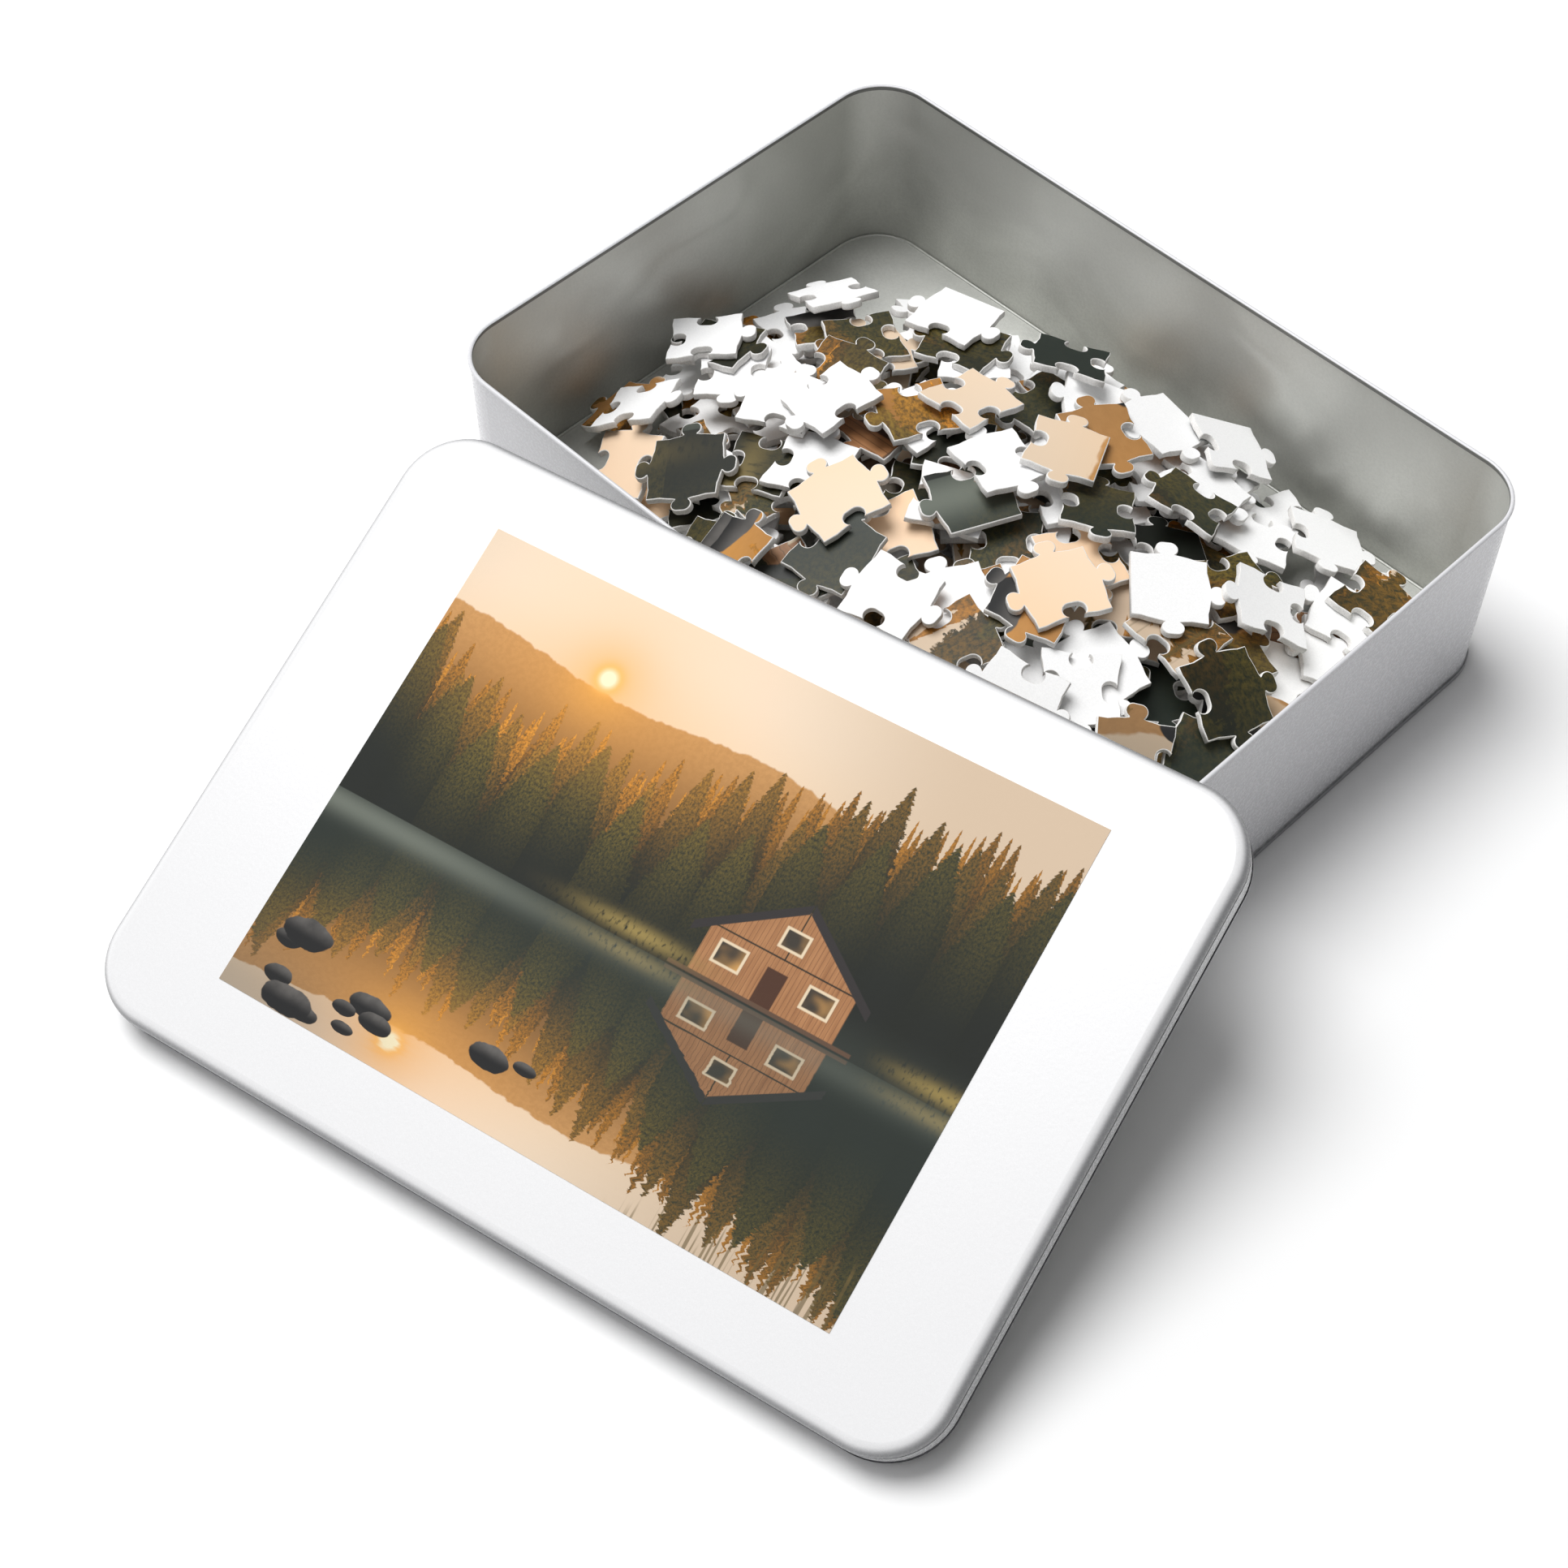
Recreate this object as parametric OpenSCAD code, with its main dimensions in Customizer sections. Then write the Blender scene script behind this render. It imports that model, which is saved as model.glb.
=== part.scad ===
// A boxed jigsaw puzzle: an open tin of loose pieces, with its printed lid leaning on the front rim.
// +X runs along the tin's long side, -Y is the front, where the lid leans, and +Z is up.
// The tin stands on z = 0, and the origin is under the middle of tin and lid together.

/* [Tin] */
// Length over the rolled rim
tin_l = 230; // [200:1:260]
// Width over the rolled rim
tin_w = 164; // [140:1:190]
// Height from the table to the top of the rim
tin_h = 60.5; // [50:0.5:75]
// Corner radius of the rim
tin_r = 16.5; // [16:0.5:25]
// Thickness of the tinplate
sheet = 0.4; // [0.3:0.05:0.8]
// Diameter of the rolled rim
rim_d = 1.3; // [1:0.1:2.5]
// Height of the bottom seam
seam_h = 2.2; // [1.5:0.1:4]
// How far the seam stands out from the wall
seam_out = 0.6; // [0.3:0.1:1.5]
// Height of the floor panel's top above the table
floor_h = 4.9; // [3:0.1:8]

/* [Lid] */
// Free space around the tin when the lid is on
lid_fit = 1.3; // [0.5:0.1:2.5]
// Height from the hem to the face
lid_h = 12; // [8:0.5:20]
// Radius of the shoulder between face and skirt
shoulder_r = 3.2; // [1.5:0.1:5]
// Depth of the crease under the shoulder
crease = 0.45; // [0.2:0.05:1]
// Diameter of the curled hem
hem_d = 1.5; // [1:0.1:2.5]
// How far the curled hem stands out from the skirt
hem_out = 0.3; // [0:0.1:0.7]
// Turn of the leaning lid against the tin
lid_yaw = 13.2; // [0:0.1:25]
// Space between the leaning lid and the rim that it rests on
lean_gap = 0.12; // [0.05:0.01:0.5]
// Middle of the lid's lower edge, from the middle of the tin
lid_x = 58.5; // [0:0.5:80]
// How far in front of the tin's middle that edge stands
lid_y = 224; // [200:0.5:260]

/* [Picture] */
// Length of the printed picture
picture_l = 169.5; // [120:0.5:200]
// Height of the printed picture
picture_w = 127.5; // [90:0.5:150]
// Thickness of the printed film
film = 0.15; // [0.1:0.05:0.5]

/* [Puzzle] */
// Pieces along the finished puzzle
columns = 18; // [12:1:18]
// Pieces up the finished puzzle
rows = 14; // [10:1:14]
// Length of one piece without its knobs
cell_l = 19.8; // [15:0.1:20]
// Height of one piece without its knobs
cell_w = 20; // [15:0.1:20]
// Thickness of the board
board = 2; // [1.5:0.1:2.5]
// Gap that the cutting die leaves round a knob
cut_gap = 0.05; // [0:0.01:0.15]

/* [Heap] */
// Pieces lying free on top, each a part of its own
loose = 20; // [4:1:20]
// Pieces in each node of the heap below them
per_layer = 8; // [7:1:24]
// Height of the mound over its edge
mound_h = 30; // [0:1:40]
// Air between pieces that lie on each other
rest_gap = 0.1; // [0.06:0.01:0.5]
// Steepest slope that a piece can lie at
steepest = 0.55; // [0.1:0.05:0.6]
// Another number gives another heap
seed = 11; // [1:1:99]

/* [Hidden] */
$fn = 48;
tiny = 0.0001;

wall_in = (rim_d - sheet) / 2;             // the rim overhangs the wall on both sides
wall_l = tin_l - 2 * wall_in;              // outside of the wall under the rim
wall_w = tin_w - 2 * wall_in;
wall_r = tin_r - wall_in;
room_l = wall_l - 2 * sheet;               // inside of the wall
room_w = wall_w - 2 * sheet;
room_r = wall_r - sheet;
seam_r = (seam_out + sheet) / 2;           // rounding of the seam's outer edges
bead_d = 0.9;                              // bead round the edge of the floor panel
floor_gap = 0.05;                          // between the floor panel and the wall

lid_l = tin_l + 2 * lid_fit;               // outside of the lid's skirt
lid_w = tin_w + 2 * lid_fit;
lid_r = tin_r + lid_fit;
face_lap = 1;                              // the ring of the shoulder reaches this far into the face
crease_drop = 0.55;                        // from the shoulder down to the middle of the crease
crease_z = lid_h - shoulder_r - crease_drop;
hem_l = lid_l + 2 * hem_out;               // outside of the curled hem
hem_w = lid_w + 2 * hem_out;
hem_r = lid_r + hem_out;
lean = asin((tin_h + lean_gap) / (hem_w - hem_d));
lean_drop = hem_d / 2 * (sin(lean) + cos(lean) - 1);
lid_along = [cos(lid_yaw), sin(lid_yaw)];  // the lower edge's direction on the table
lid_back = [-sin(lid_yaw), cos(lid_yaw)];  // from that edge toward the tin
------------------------
→ Task description
Each line of the material above needs to be quoted exactly, please.

→ Exercise output
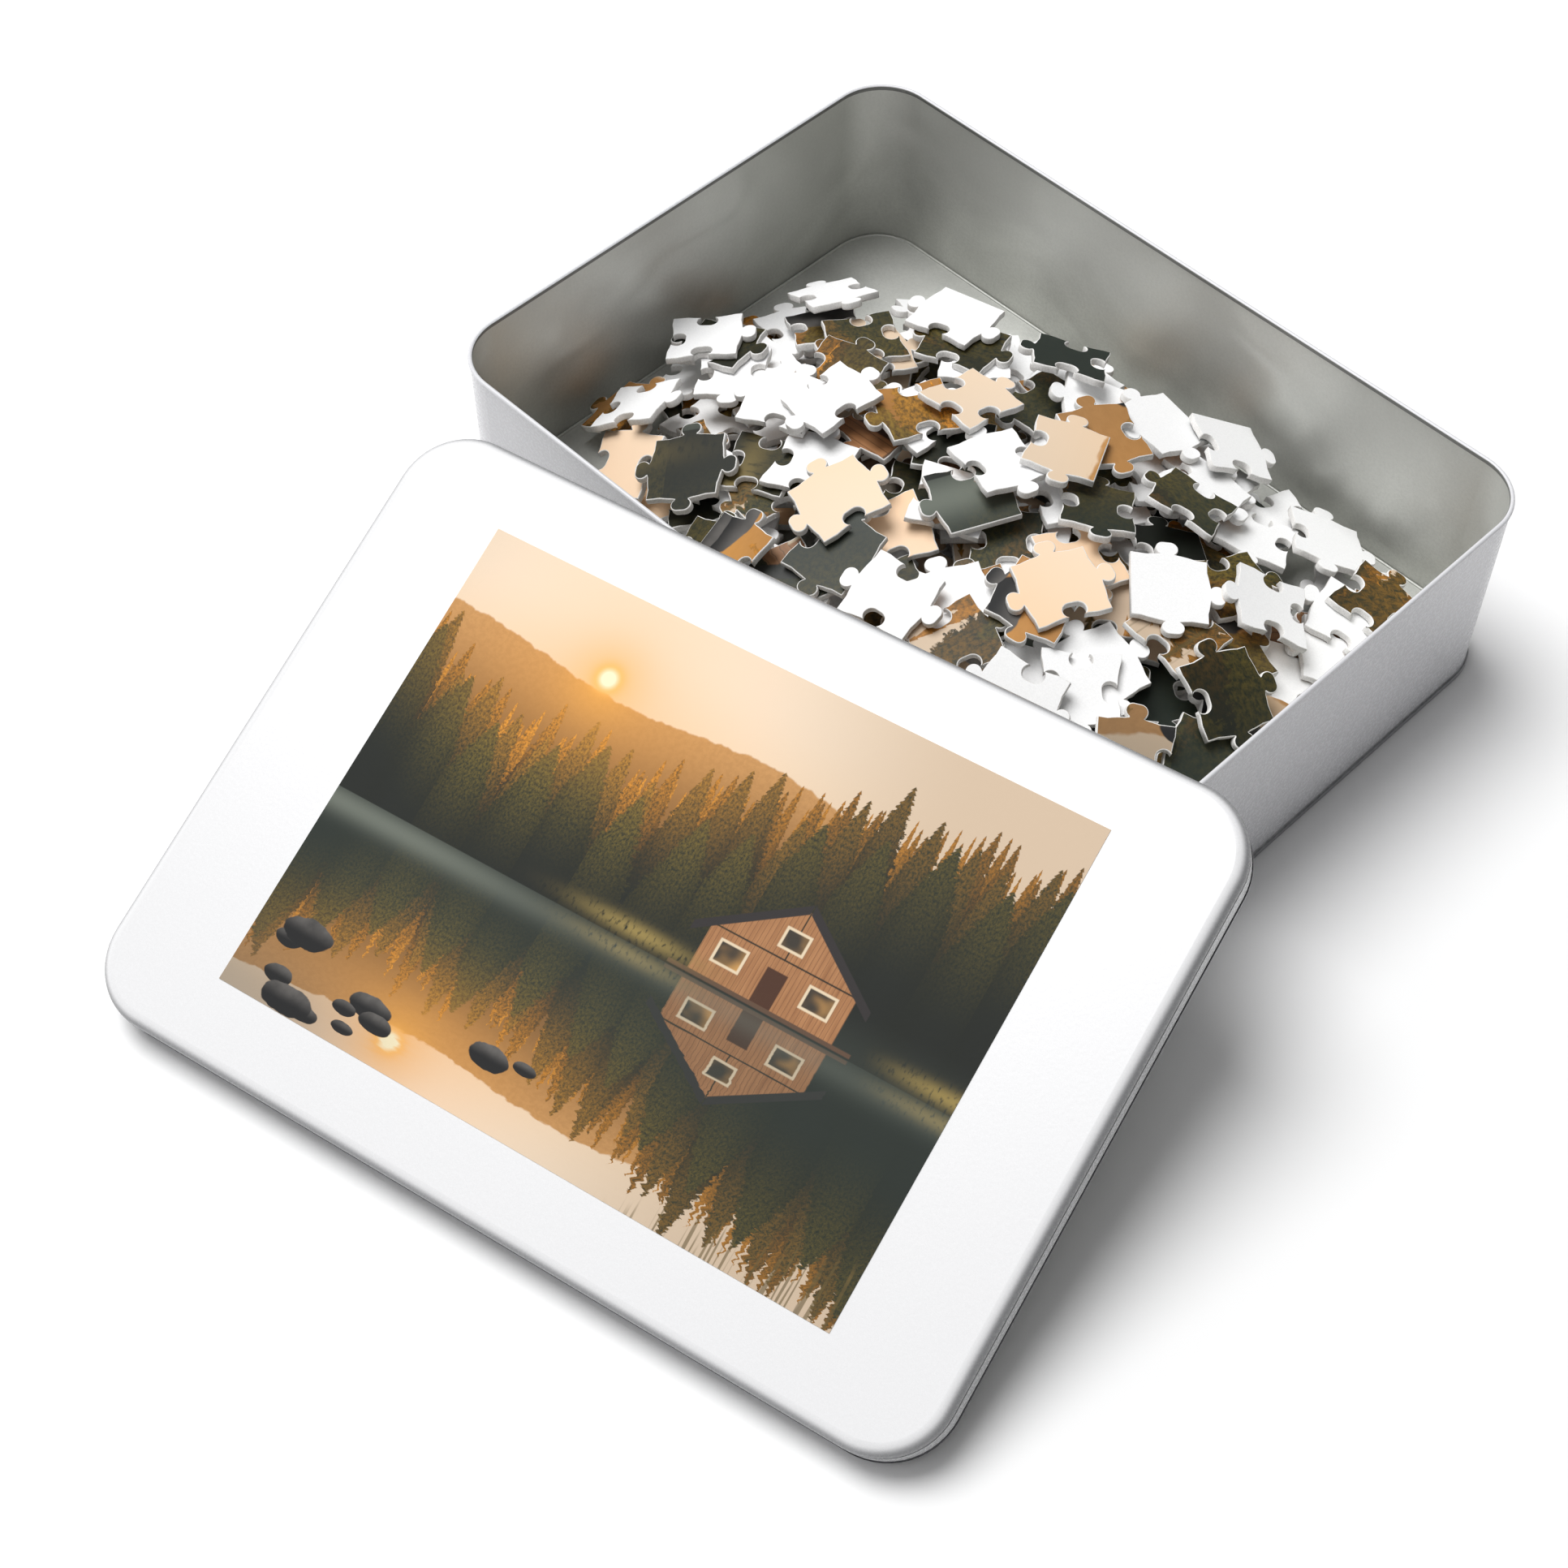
Recreate this object as parametric OpenSCAD code, with its main dimensions in Customizer sections. Then write the Blender scene script behind this render. It imports that model, which is saved as model.glb.
=== part.scad ===
// A boxed jigsaw puzzle: an open tin of loose pieces, with its printed lid leaning on the front rim.
// +X runs along the tin's long side, -Y is the front, where the lid leans, and +Z is up.
// The tin stands on z = 0, and the origin is under the middle of tin and lid together.

/* [Tin] */
// Length over the rolled rim
tin_l = 230; // [200:1:260]
// Width over the rolled rim
tin_w = 164; // [140:1:190]
// Height from the table to the top of the rim
tin_h = 60.5; // [50:0.5:75]
// Corner radius of the rim
tin_r = 16.5; // [16:0.5:25]
// Thickness of the tinplate
sheet = 0.4; // [0.3:0.05:0.8]
// Diameter of the rolled rim
rim_d = 1.3; // [1:0.1:2.5]
// Height of the bottom seam
seam_h = 2.2; // [1.5:0.1:4]
// How far the seam stands out from the wall
seam_out = 0.6; // [0.3:0.1:1.5]
// Height of the floor panel's top above the table
floor_h = 4.9; // [3:0.1:8]

/* [Lid] */
// Free space around the tin when the lid is on
lid_fit = 1.3; // [0.5:0.1:2.5]
// Height from the hem to the face
lid_h = 12; // [8:0.5:20]
// Radius of the shoulder between face and skirt
shoulder_r = 3.2; // [1.5:0.1:5]
// Depth of the crease under the shoulder
crease = 0.45; // [0.2:0.05:1]
// Diameter of the curled hem
hem_d = 1.5; // [1:0.1:2.5]
// How far the curled hem stands out from the skirt
hem_out = 0.3; // [0:0.1:0.7]
// Turn of the leaning lid against the tin
lid_yaw = 13.2; // [0:0.1:25]
// Space between the leaning lid and the rim that it rests on
lean_gap = 0.12; // [0.05:0.01:0.5]
// Middle of the lid's lower edge, from the middle of the tin
lid_x = 58.5; // [0:0.5:80]
// How far in front of the tin's middle that edge stands
lid_y = 224; // [200:0.5:260]

/* [Picture] */
// Length of the printed picture
picture_l = 169.5; // [120:0.5:200]
// Height of the printed picture
picture_w = 127.5; // [90:0.5:150]
// Thickness of the printed film
film = 0.15; // [0.1:0.05:0.5]

/* [Puzzle] */
// Pieces along the finished puzzle
columns = 18; // [12:1:18]
// Pieces up the finished puzzle
rows = 14; // [10:1:14]
// Length of one piece without its knobs
cell_l = 19.8; // [15:0.1:20]
// Height of one piece without its knobs
cell_w = 20; // [15:0.1:20]
// Thickness of the board
board = 2; // [1.5:0.1:2.5]
// Gap that the cutting die leaves round a knob
cut_gap = 0.05; // [0:0.01:0.15]

/* [Heap] */
// Pieces lying free on top, each a part of its own
loose = 20; // [4:1:20]
// Pieces in each node of the heap below them
per_layer = 8; // [7:1:24]
// Height of the mound over its edge
mound_h = 30; // [0:1:40]
// Air between pieces that lie on each other
rest_gap = 0.1; // [0.06:0.01:0.5]
// Steepest slope that a piece can lie at
steepest = 0.55; // [0.1:0.05:0.6]
// Another number gives another heap
seed = 11; // [1:1:99]

/* [Hidden] */
$fn = 48;
tiny = 0.0001;

wall_in = (rim_d - sheet) / 2;             // the rim overhangs the wall on both sides
wall_l = tin_l - 2 * wall_in;              // outside of the wall under the rim
wall_w = tin_w - 2 * wall_in;
wall_r = tin_r - wall_in;
room_l = wall_l - 2 * sheet;               // inside of the wall
room_w = wall_w - 2 * sheet;
room_r = wall_r - sheet;
seam_r = (seam_out + sheet) / 2;           // rounding of the seam's outer edges
bead_d = 0.9;                              // bead round the edge of the floor panel
floor_gap = 0.05;                          // between the floor panel and the wall

lid_l = tin_l + 2 * lid_fit;               // outside of the lid's skirt
lid_w = tin_w + 2 * lid_fit;
lid_r = tin_r + lid_fit;
face_lap = 1;                              // the ring of the shoulder reaches this far into the face
crease_drop = 0.55;                        // from the shoulder down to the middle of the crease
crease_z = lid_h - shoulder_r - crease_drop;
hem_l = lid_l + 2 * hem_out;               // outside of the curled hem
hem_w = lid_w + 2 * hem_out;
hem_r = lid_r + hem_out;
lean = asin((tin_h + lean_gap) / (hem_w - hem_d));
lean_drop = hem_d / 2 * (sin(lean) + cos(lean) - 1);
lid_along = [cos(lid_yaw), sin(lid_yaw)];  // the lower edge's direction on the table
lid_back = [-sin(lid_yaw), cos(lid_yaw)];  // from that edge toward the tin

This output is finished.